Corrado Augias lascia la Rai dopo 63 anni e approda a La7
Corrado Augias lascia la Rai dopo una collaborazione durata 63 anni e approda a La7 dove, dal prossimo 4 dicembre, condurrà il programma culturale La torre di Babele.
Intervistato dal Corriere della Sera, il giornalista spiega: “Ho ceduto dopo anni al corteggiamento di Urbano Cairo e poi anche del direttore Andrea Salerno. Per il gusto della sfida”.
Sulla decisione di lasciare la Rai, Corrado Augias specifica: “Nessuno mi ha cacciato, ma nessuno mi ha trattenuto. A 88 anni e mezzo devo lavorare in posti e con persone che mi piacciono; e questa Rai non mi piace”.
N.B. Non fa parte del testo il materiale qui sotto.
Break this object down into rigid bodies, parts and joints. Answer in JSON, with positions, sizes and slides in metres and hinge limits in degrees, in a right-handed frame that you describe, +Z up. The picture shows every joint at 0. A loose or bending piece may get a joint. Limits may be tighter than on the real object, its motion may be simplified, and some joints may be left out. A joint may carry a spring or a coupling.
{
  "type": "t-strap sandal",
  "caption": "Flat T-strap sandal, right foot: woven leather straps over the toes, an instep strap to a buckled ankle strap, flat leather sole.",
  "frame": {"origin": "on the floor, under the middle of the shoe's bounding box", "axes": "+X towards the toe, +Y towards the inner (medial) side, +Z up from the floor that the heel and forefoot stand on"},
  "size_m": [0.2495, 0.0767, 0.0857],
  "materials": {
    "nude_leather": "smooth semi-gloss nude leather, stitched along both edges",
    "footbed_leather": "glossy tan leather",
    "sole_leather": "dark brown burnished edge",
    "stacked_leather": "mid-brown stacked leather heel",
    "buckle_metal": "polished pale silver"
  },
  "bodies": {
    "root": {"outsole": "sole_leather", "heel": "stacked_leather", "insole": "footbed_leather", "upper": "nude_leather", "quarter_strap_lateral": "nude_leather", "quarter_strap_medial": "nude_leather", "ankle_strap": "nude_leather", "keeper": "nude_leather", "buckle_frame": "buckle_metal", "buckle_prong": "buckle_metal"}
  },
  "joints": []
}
Il giornalista, poi, ripercorre la sua carriera in Rai a partire da quando fu mandato a New York in qualità di corrispondente: “La Rai aveva l’intero piano di un grattacielo sulla Sesta Avenue, il direttore era un ebreo fuggito dalle leggi razziali, George Padovano. Arrivai in nave: otto giorni da Napoli a Manhattan, con mia moglie e nostra figlia Natalia, che aveva un anno e mezzo. I mobili furono imbarcati su un bastimento che finì in balia di una tempesta: li recuperammo a pezzi. Così comprammo un po’ di arredo usato all’Esercito della Salvezza, e un paio di mobili ce li fece un giovane artista che amava il legno: Mario Ceroli”.
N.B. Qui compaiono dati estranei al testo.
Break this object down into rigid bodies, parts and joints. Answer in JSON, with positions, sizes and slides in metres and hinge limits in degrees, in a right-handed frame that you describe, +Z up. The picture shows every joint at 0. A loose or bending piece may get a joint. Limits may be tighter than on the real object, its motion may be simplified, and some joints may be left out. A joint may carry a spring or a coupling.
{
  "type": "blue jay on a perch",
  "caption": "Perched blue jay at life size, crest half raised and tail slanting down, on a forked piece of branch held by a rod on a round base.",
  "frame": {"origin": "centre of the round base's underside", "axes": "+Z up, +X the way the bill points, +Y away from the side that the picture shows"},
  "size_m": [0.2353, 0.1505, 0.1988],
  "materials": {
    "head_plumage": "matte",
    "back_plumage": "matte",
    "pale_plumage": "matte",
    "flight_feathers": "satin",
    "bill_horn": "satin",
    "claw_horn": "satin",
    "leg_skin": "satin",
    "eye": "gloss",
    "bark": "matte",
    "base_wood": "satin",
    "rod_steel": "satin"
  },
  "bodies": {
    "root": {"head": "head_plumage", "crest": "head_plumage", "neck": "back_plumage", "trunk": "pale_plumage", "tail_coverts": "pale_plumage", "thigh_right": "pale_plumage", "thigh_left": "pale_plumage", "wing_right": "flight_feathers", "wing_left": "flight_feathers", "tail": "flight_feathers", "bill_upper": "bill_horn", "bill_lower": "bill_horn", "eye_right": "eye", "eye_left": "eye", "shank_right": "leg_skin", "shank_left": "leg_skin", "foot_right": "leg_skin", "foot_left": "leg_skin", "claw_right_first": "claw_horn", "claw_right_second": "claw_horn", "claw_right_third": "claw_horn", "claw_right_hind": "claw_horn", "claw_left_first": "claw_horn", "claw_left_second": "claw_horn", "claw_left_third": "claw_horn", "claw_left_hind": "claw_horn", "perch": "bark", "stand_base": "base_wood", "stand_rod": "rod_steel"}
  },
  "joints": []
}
Nel corso dell’intervista con Aldo Cazzullo, il giornalista ammette di aver provato una volta marijuana e cocaina ma “senza grandi effetti. Un’altra volta ho provato un po’ di cocaina: effetti zero. Forse l’ho inalata male”.
Su Eugenio Scalfari, suo direttore a La Repubblica, afferma: “Un maestro, con due straordinarie qualità. Il talento affabulatorio: teneva l’intera redazione appesa, a bocca spalancata, al racconto di quello che aveva fatto la sera prima. La sintesi: di una situazione ingarbugliata trovava subito il bandolo”.
Corrado Augias, poi, ricorda quanto contribuì a fondare Rai 3: “Mi chiamò Angelo Guglielmi, con la sua vocina: “Non abbiamo soldi per fare gli sceneggiati, ma ti darò una trasmissione che sarà il nostro sceneggiato”. (Augias imita perfettamente Guglielmi). L’idea era di Lio Beghin, padovano geniale: contaminare la tv con il telefono. Nacquero così Telefono giallo e Linea rovente, affidata a Giuliano Ferrara”.
Il giornalista, inoltre, si lascia andare a un giudizio su Giorgia Meloni, che definisce “Intelligente e prigioniera”. Poi spiega: “Credo che lei vorrebbe davvero costruire un partito conservatore, ma non le riesce, per colpa dei camerati che la bloccano con cento impacci. Per Giorgia non ho simpatia politica, ma ho simpatia umana. Ha un cattivo carattere, che l’ha aiutata ad arrivare fin lì, ma ora rischia di perderla. Dovrebbe reprimerlo”.
Sulla Schlein, invece, afferma: “Non vorrei parlare della sinistra. Che fine ha fatto quella forza che l’ha animata per mezzo secolo? Sembra evaporata”.
Il reporter esprime alcuni giudizi sui politici del passato, tra cui Silvio Berlusconi: “L’ho detestato. L’Italia non aveva certo bisogno del suo cattivo esempio. Ricordo una sua visita alla scuola della guardia di finanza. Raccontò una barzelletta: ‘Bussano alla porta, chi è? Rapinatori! Meno male, temevo fossero i finanzieri’. E i futuri finanzieri risero”.
E alla domanda su quale sia il segreto della sua longevità, risponde: “La serenità. Conosco colleghi bravissimi ma invecchiati male, rancorosi, in credito con il mondo. Io sono una persona serena. Non invidio, non desidero. Prendo quello che viene, non rimpiango quello che non è venuto e non verrà”.